Introduction
Forest loss is one of the most critical threats to the biosphere in the Anthropocene (Ruddiman, 2013; Malhi et al., 2014). Impacts of forest loss are extensive and far-reaching (Morris, 2010)—driving species extinctions (Brook et al. 2003; Giam, 2017), climate change (Ramankutty et al., 2006; Lawrence & Vandecar, 2015), and threatening the health of local human communities (Myers et al., 2013). The consequences of forest loss are relatively well-documented (Gibson et al., 2011; Barlow et al., 2016) so our understanding of its impacts on terrestrial ecosystems and biodiversity is fairly robust. However, these repercussions are rarely localised to the immediate (terrestrial) area (Lawton et al., 2001; MacKenzie, 2008) and often affects adjacent ecosystems (Maina et al., 2013). Forest streams, for example, are impacted by a reduction in terrestrial inputs (e.g., leaf litter, woody debris) which are important for the creation and maintenance of microhabitats (Giam et al., 2015; Naman et al., 2018). This results in simplified systems which lack niche diversity, and are hence less speciose (Loke & Todd, 2016). Unsurprisingly, forest loss is generally detrimental to freshwater biodiversity and commonly results in the extirpation of sensitive species (Liew et al., 2018a, Wilkinson et al., 2018).
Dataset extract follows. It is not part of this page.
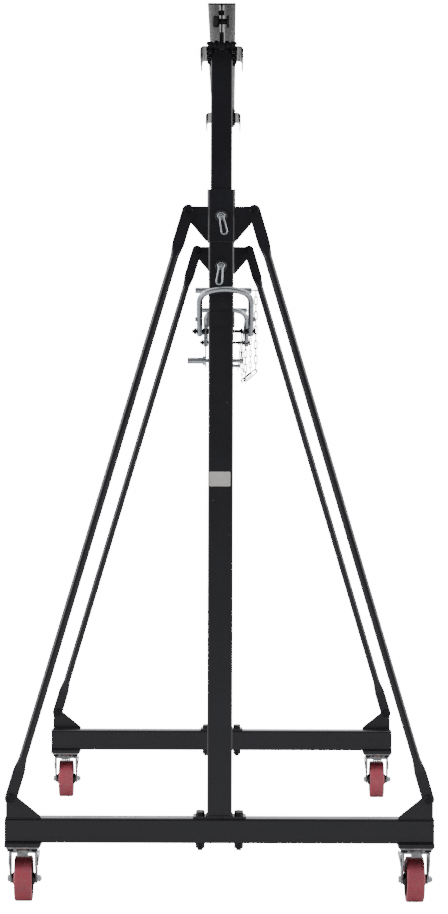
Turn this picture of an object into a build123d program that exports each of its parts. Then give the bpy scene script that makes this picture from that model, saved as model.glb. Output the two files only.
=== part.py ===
from build123d import *
import os
from math import atan2, cos, degrees, hypot, radians, sin, sqrt, tan

# Portable gantry crane: two A-frames on swivel casters, a telescoping post in each, one I-beam.
# Millimetres. X runs across the A-frames, Y runs along the beam, Z is up, and the floor is z = 0.
# One end is described in its own frame, with its outer side facing -Y. The front end stands at
# -Y as described, and the rear end is the same end turned half a turn about Z, except that the
# lock pins and the lift units of both ends face -Y.

# ---- overall layout ----
FRAME_SPACING = 2600.0        # between the two post centres, along the beam
BASE_LENGTH = 1290.0          # over the end caps of a base tube
BEAM_LENGTH = 2820.0
POST_LENGTH = 1882.0          # outer post, foot plate to mouth
HEAD_EXPOSED = 423.0          # inner post standing out of the outer post at its lowest position

# ---- square tubes ----
BASE_SIDE = 75.0
BASE_WALL = 4.5
BASE_CORNER = 7.0
OUTER_SIDE = 75.0
OUTER_WALL = 4.5
OUTER_CORNER = 7.0
TELESCOPE_GAP = 0.5           # each side, between the inner post and the bore
INNER_WALL = 4.0
INNER_CORNER = 5.5
INNER_LENGTH = 1612.0
COLLAR_WALL = 5.0
COLLAR_HEIGHT = 155.0
CAP_THICKNESS = 5.0
CAP_PLUG_DEPTH = 14.0
CAP_PLUG_GAP = 0.3

# ---- lock pins ----
PIN_DIAMETER = 16.0
PIN_PITCH = 150.0             # between the two pins, and between the holes of the inner post
TOP_PIN_DROP = 81.0           # top pin below the post's mouth
PINS_PER_POST = 2
LIFT_STEPS = 6                # hole pitches that the head can rise
POST_HOLE_GAP = 0.5           # radial, pin in the posts
BUSH_HOLE_GAP = 0.3
BUSH_DIAMETER = 34.0
BUSH_STAND = 8.0              # bush beyond the collar's face
PIN_TIP = 9.0                 # pin beyond the collar's back face
PIN_HEAD_DIAMETER = 23.0
PIN_HEAD_THICKNESS = 5.0
PIN_HEAD_GAP = 0.2
TANG_THICKNESS = 4.8
TANG_HEIGHT = 12.0
TANG_LENGTH = 13.0
LOOP_WIRE = 4.6
LOOP_HOLE_GAP = 0.1
LOOP_TOP_WIDTH = 10.8         # centre to centre of the wire
LOOP_BOTTOM_WIDTH = 19.0
LOOP_DROP = 55.0
LOOP_LEANS = (-11.0, 6.5)     # turn of a post's upper and lower pin about Y, degrees

# ---- gussets and braces ----
GUSSET_THICKNESS = 6.0
COLLAR_GUSSET_TOP_DROP = 51.0     # gusset's top edge below the post's mouth
COLLAR_GUSSET_HEIGHT = 104.0
COLLAR_GUSSET_REACH = 67.5        # from the collar's side
COLLAR_GUSSET_LIP = 28.0          # upright outer edge
COLLAR_GUSSET_TOE = 3.5
BRACE_TOP_OUT = 99.0              # upper pivot from the post's centre
BRACE_TOP_DROP = 64.0             # upper pivot below the post's mouth
BRACE_FOOT_IN = 19.0              # lower pivot in from the base tube's end
BRACE_FOOT_RISE = 60.0            # lower pivot above the base tube
BASE_GUSSET_WIDTH = 105.0
BASE_GUSSET_INSET = 4.0           # from the base tube's end
BASE_GUSSET_LIP = 33.0            # level top edge
BASE_GUSSET_TOE = 6.0
BASE_GUSSET_COVER = 4.0           # gusset above the lower pivot
BRACE_DIAMETER = 25.4
BRACE_WALL = 2.0
BRACE_FLAT_WIDTH = 37.0
BRACE_FLAT_THICKNESS = 6.0
BRACE_TOP_FLAT = 103.0            # flat length beyond the upper pivot
BRACE_FOOT_FLAT = 84.0
BRACE_TAPER = 42.0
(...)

In addition, allochthonous terrestrial inputs have, until recently, been thought of as constituting an important resource subsidy for low-order forest streams (Lau et al., 2013). This seemed logical given the expected abundance of such inputs (e.g., high standing stocks of leaf litter), and lower internal (aquatic) primary productivity resulting from light attenuation under dense canopy cover. As such, it was generally assumed that forest loss in catchments would result in resource limitations, thus impacting stream food webs from a bottom-up (resource-driven) direction (Liew et al., 2018). Recent data appear to cofound these expectations, however. Stream consumers grow at a significantly lower rate on diets comprising exclusively of leaf litter (Lau et al., 2013; Guo et al., 2016), suggesting that terrestrial resource subsidies may play a more peripheral role in steam food webs than previously supposed (Lau et al., 2009; Brett et al., 2017).
Current uncertainties about the role of allochthonous terrestrial subsidies in stream food webs complicate predictions about the effects of forest loss and its underlying mechanisms. It is perhaps for this reason that studies investigating changes in aquatic food webs in response to anthropogenic impacts sometimes report conflicting findings. For example, Takimoto et al. (2008) observed no significant links between disturbance and food webs—or more specifically, food chain length—while McHugh et al. (2010) found disturbance to be one of the primary predictors of food chain length. The lack of a clear consensus is critical from a conservation perspective. Disrupted food webs are thought to impair ecosystem functions, especially those related to energy flow (Holt & Loreau, 2001). Moreover, communities associated with functionally-impacted ecosystems are also often more vulnerable to further species loss (Chua et al., 2019).
In this paper, we aim to clarify the relationship between forest loss and freshwater food webs using a longitudinal (i.e., before and after) study design to help minimise potential confounders (e.g., baseline differences in the communities surveyed). We do this by measuring changes in forest cover and food web structure at two time points approximately two decades apart in tropical Southeast Asia, a region presently undergoing significant forest loss (Miettinen et al. 2012). We used a combination of state-of-the-art ecological tracers—i.e., amino acid-specific Carbon-13 (Liew et al., 2019) and Nitrogen-15 (Chikaraishi et al., 2009) stable isotopes—and high-resolution remote-sensing, as both methods are currently the most precise tools for measuring food web indices and catchment forest cover in a longitudinal design.
At each time point, we measure two food web indices, namely, the proportion of consumer tissue comprising assimilated terrestrial organic carbon (which we interpret as the extent of allochthony ) and trophic position (TP ) of representative apex predators (Choy et al. 1996). Together, allochthony and TP provide information about the role of terrestrial subsidies as a basal resource (Liew et al., 2019) and the vertical complexity of food webs (Takimoto & Post, 2013; Digel et al., 2014). Conversely, we measured catchment forest cover at both time points by generating raster data of cloud-free USGS Landsat mosaic images using machine-learning algorithms. With this, we asked: (1) how have freshwater food webs changed over time?; and (2) can these changes be predicted by the extent of forest loss in the respective catchments?